The main problem is the fact that, with my data, limma produces produces false positives, i.e. significant p-values when they clearly should not be significant.
With my new data set I have the same problem again. I suspect that I failed to stabilize the variance enough, which leads to false positives.
I prepared my data the following way:
- Normalized raw data
- Removed metabolites where Missingness > 10% across test samples
- Started log-transformation: log2( x + 0.5e-4 )
- Blinded the experiment, because it is unpublished data.
For example for compound 8
I get a limma p-value of 0.003, which is clearly wrong.
A Welch's test results in p = 0.4692.
I calculated the ordinary limma p-value and got 0.0035, which makes me think that I do not meet the requirements for linear regression.
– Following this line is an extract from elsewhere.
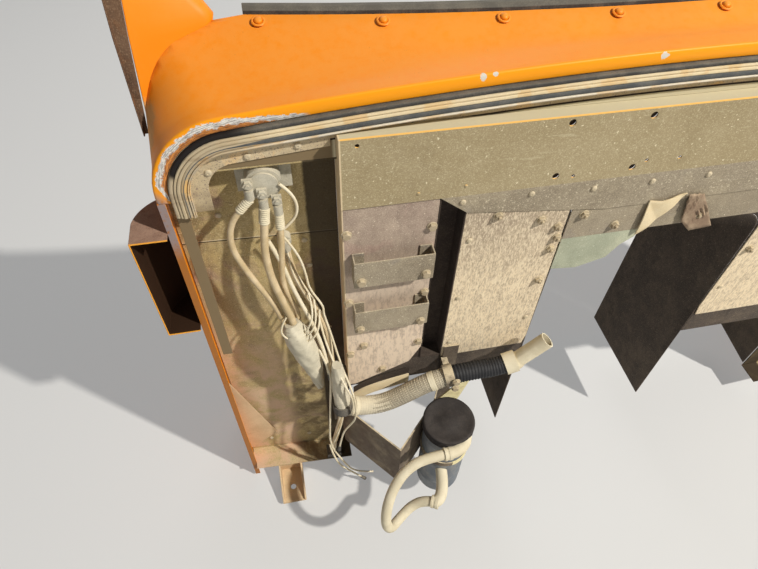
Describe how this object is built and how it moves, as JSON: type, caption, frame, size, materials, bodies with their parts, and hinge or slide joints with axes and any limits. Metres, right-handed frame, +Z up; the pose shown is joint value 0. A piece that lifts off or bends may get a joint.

Is my suspicion, correct or did I go wrong somewhere else? I would be very thankful, if somebody could point me into the right direction.
I used the following code:
# Load limma
library(limma)
# Load data
m <- as.matrix(read.csv(url('https://pastebin.com/raw/gppyEXyV'), row.names=1))
design <- read.csv(url('https://pastebin.com/raw/PwkP7u81'), row.names=1)
cont_m <- read.csv(url('https://pastebin.com/raw/6p5UNRK3'), row.names=1)
# Limma
fit <- lmFit(m, design)
fit <- contrasts.fit(fit, cont_m)
fit <- eBayes(fit, trend=TRUE)
# Check residuals
plotSA(fit)
# Data of compound in question
m['compound_8',c(10,11,12,45,46,47)]
dotchart(m['compound_8',c(10,11,12,45,46,47)])
# Limma result
topTable(fit, n=Inf) %>%
tibble::rownames_to_column("unique_name") %>%
filter(unique_name == 'compound_8')
# Welch's test
t.test(m['compound_8',c(45,46,47)],m['compound_8',c(10,11,12)])
# Ordinary p-value from limma
tstat.ord <- fit$coef / fit$stdev.unscaled / fit$sigma
p.value.ord <- 2 * pt( abs(tstat.ord), df=fit$df.residual, lower.tail=FALSE)
p.value.ord['compound_8',]
Thank you very much for your time!